One of the most beloved animated films globally, Spirited Away (2011), is one such film that has brought an on-screen world into reality. Produced by Studio Ghibli and directed by the famed Hayao Miyazaki, Spirited Away is one of the highest grossing Japanese films of all time, earning over $289 million worldwide. It is the only non-English nomination to win the Academy Award for Best Animated Feature, and boasts a 97 percent rating on Rotten Tomatoes. Western celebrities, such as Ariana Grande, even have tattoos and related fan art of the film’s heroine, Chihiro.

A photo of the cover of the DVD of Spirited Away, featuring a tea house on the right. Photo via amal-fm, Flickr.

Although Spirited Away is hand-drawn animation, Miyazaki is rumored to have been inspired by several real-life locations. The most recognized is Jiufen, a small, former gold-mining town just 30 kilometers outside of Taipei in Taiwan. The most famous sight in Jiufen is the A-Mei Teahouse. A-Mei is said to have influenced the film’s setting of a bathhouse, and today its entrance invites customers to “imagine the legendary tea house of Spirited Away, taste the tea, [and] go beyond the real world of Jiufen.” Beyond the Spirited Away souvenirs nestled in shops lining its crowded alleyways, Jiufen more broadly pays homage to Japanese animation with references to My Neighbor Totoro (1988), among other collaborations between Miyazaki and Studio Ghibli. As a result, Jiufen has become a destination for Japanese tourists eager to live out Japanese culture, in an inherently non-Japanese context.

The famous A-Mei Teahouse in Jiufen. Photo via greggman, Flickr.

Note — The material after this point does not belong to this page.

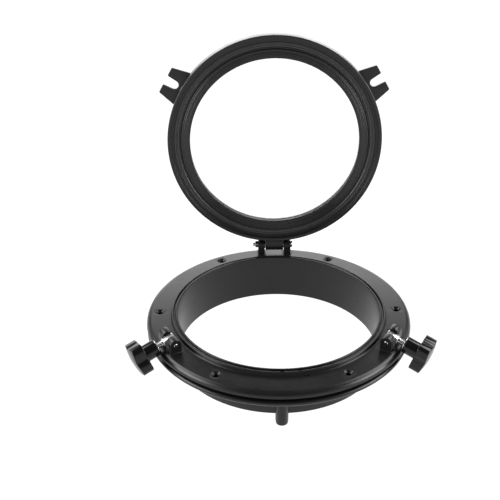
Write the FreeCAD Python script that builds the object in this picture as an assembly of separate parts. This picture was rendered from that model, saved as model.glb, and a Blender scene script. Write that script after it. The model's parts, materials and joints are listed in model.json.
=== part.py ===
"""Round opening portlight (deck hatch) with its lid swung open and its two latches folded out.

Millimetres. The origin is the centre of the clear opening on the flange's back face, which lies
on the panel. +Z points from the panel towards the lid, and the hinge is on the +Y side.
"""

import FreeCAD, Part
import math
import os

V = FreeCAD.Vector

# ---- driving dimensions -------------------------------------------------------------------
# main frame
FLANGE_RADIUS = 130.0
FLANGE_THICKNESS = 6.0
FLANGE_EDGE_ROUND = 5.2
BORE_RADIUS = 99.5
SPIGOT_RADIUS = 104.0
SPIGOT_DEPTH = 37.5
COLLAR_HEIGHT = 4.3
COLLAR_RADIUS = 105.4

# fixing screws and drain
SCREW_COUNT = 6
SCREW_CIRCLE_RADIUS = 117.2
SCREW_HOLE_RADIUS = 2.6
COUNTERSINK_RADIUS = 4.6
SPOUT_RADIUS = 6.0
SPOUT_CENTRE = 103.4
SPOUT_DEPTH = 48.0
DRAIN_RADIUS = 1.7

# outer trim ring, which slides on the spigot
TRIM_RADIUS = 129.8
TRIM_THICKNESS = 5.0
TRIM_GAP = 4.0
TRIM_CLEARANCE = 0.4

# lid, described closed
LID_RADIUS = 112.0
LID_BOTTOM = 7.6
LID_TOP = 28.2
LID_OPENING_RADIUS = 90.0
LID_OPEN_ANGLE = 93.0
EAR_REACH = 129.5
EAR_THICKNESS = 4.4
EAR_SLOT_BOTTOM = 114.7
EAR_SLOT_RADIUS = 4.4
GLASS_RADIUS = 95.5
GLASS_THICKNESS = 5.0
GLASS_BOTTOM = 15.0
RUBBER_THICKNESS = 0.8

# hinge
HINGE_RADIUS = 119.5
HINGE_HEIGHT = 16.5
HINGE_BOLT_RADIUS = 2.0
HINGE_LUG_INNER = 10.7
HINGE_LUG_OUTER = 17.9
TONGUE_HALF_WIDTH = 9.8
KNUCKLE_RADIUS = 6.5

# latches
PIVOT_RADIUS = 118.2
PIVOT_HEIGHT = 14.8
LATCH_LUG_RADIUS = 5.8
LATCH_LUG_INNER = 4.0
LATCH_LUG_OUTER = 13.0
LATCH_PIN_RADIUS = 1.9
EYE_REACH = 4.6
EYE_LENGTH = 7.4
EYE_HALF_DEPTH = 3.3
EYE_HALF_WIDTH = 3.6
SHANK_RADIUS = 2.95
SHANK_END = 34.0
FOLD_ANGLE = 16.7
WASHER_START = 13.6
WASHER_THICKNESS = 0.95
WASHER_RADIUS = 6.6
HUB_START = 14.6
HUB_RADIUS = 8.0
HUB_LENGTH = 12.6
HEAD_RADIUS = 17.5
HEAD_RIM = 10.4
HEAD_DOME = 2.6
LOBE_COUNT = 4
LOBE_RADIUS = 7.6
VALLEY_RADIUS = 7.0
KNOB_TURNS = {"left": 66.0, "right": 41.0}
INSERT_RADIUS = 4.8
INSERT_LENGTH = 12.0

RUNNING_CLEARANCE = 0.05
HINGE_STATION = 90.0
SPOUT_STATION = 270.0
LATCH_STATIONS = {"left": 210.0, "right": 330.0}

FLANGE_TOP = FLANGE_THICKNESS
COLLAR_TOP = FLANGE_TOP + COLLAR_HEIGHT
GLASS_TOP = GLASS_BOTTOM + GLASS_THICKNESS


# ---- shape helpers ------------------------------------------------------------------------
def rounded_corner(before, here, after, radius):
    """Start, middle and end of the arc that rounds one corner of an outline."""
    if radius == 0:
        return here, here, here
    back = (before - here).normalize()
    ahead = (after - here).normalize()
    half = back.getAngle(ahead) / 2
    reach = radius / math.tan(half)
    inwards = (back + ahead).normalize()
    middle = here + inwards * (radius / math.sin(half) - radius)
    return here + back * reach, middle, here + ahead * reach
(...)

Miyazaki has subsequently denied Jiufen as his inspiration, confusing fans and the Reddit community alike. Nonetheless, Jiufen has evolved to represent what one fan calls “a kind of real-life Spirited Away.”

This trend stretches beyond animated films as well. James Cameron’s 2009 box office hit Avatar created the larger-than-life world of Pandora using live action filming techniques and expensive computer-generated imagery (CGI) in post-production. Similar to Spirited Away, Avatar is a film instilled in the international imagination. It is the highest-grossing motion picture of all time with a worldwide box-office of over $2.7 billion. Nominated for nine Academy Awards, it took home prizes for Best Art Direction, Best Cinematography, and Best Visual Effects.

The mystical Hallelujah mountains from Avatar. Screenshot, 20th Century Fox.

One of the most iconic features of Pandora is the Hallelujah or “Floating” Mountains, immense rock structures suspended in mid-air, complete with trees, interconnected vines, and waterfalls. These mountains were said to be inspired by the karst structures in Zhangjiajie National Forest Park in China.

Zhangjiajie National Forest in northern Hunan Province, China. Photo via sunriseodyssey, Flickr

Located in the UNESCO World Heritage Site of Wulingyuan Scenic Area, Zhangjiajie was recognized as China’s first national park in 1982. In 2008, just before the release of the film, the Chinese National Tourism Administration awarded the area an AAAAA designation, listing it as one of the most important tourist attractions in China, alongside fellow World Heritage Sites of the Great Wall and the Forbidden City in Beijing. As a result, tourism in Zhangjiajie has boomed, drawing both domestic and international tourists.

Similar to Miyazaki’s denial, the team behind Avatar attributed the Hallelujah Mountains to more locations, not just Zhangjiajie. This proves a null point considering China has fueled Avatar­-related tourism specifically in Zhangjiajie, officially renaming one of the park’s quartz-sandstone pillars the “Avatar Hallelujah Mountain” in January 2010. The park itself has erected statues of the Na’vi, the distinct blue species of humanoids that inhabit Pandora. Zhangjiajie is now the first result for the search term “Avatar Mountains” on Google, and tour companies commonly offer “Avatar Tours.”

Whether or not Jiufen and Zhangjiajie are the true muses for Spirited Away and Avatar, fans have embraced them as the real-life embodiments of impossible worlds. Transporting a beloved, on-screen story to a specific, accessible location brings new meaning to the films themselves, realizing the fandom’s imagination as both fantasy and reality.